14.2 In the present General Terms and Conditions, force majeure is interpreted as any situation in which the client cannot reasonably expect Blauvelt to fulfil its obligations, regardless of whether the circumstances in question could have been foreseen. Force majeure also includes war and violence resulting from war, hostilities, fire, the promulgation of ordinances that limit, impede or prevent the fulfilment of obligations, full or partial disruption of the activities of Blauvelt’s business operations or those of its suppliers, excessive illness among Blauvelt’s employees or non-fulfilment by third parties.
Both parties have the right to terminate the agreement with immediate effect if:
– the other party is in default under the terms of the contract and fails to remedy the defect within thirty (30) days of receipt of written notice specifying the defect;
– the other party becomes insolvent, is likely to be declared bankrupt or placed under receivership, has been appointed a receiver or is being wound up, ceases to conduct business; or — in the event of the death of any member of the other party.
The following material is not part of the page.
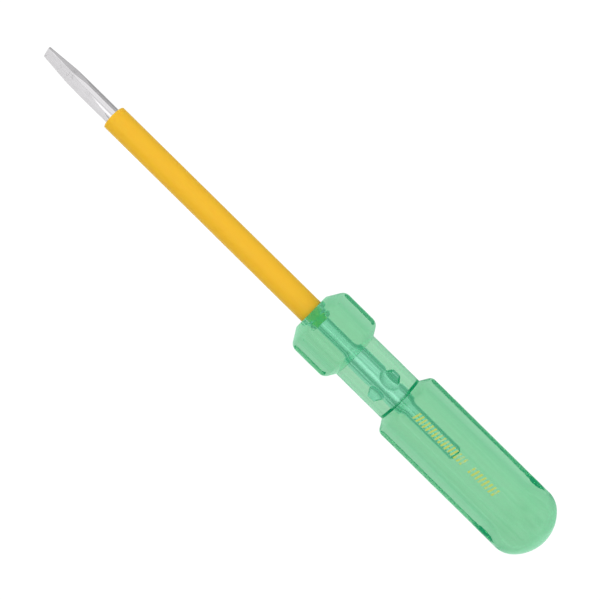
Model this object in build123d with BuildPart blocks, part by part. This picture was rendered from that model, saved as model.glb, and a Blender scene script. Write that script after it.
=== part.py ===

16. Transfer of the agreement
Neither Blauvelt nor the client shall have the right to transfer any rights and obligations under any agreement whatsoever to any third party without the prior consent of the other party.
All disputes or legal claims arising from the agreement will be submitted exclusively to the President of the District Court in The Hague, without prejudice to Blauvelt’s right as plaintiff to submit a claim to the President of the District Court in a city to be designated by the client.
18. Applicable law
This agreement is governed by Dutch law, in the broadest sense of the meaning.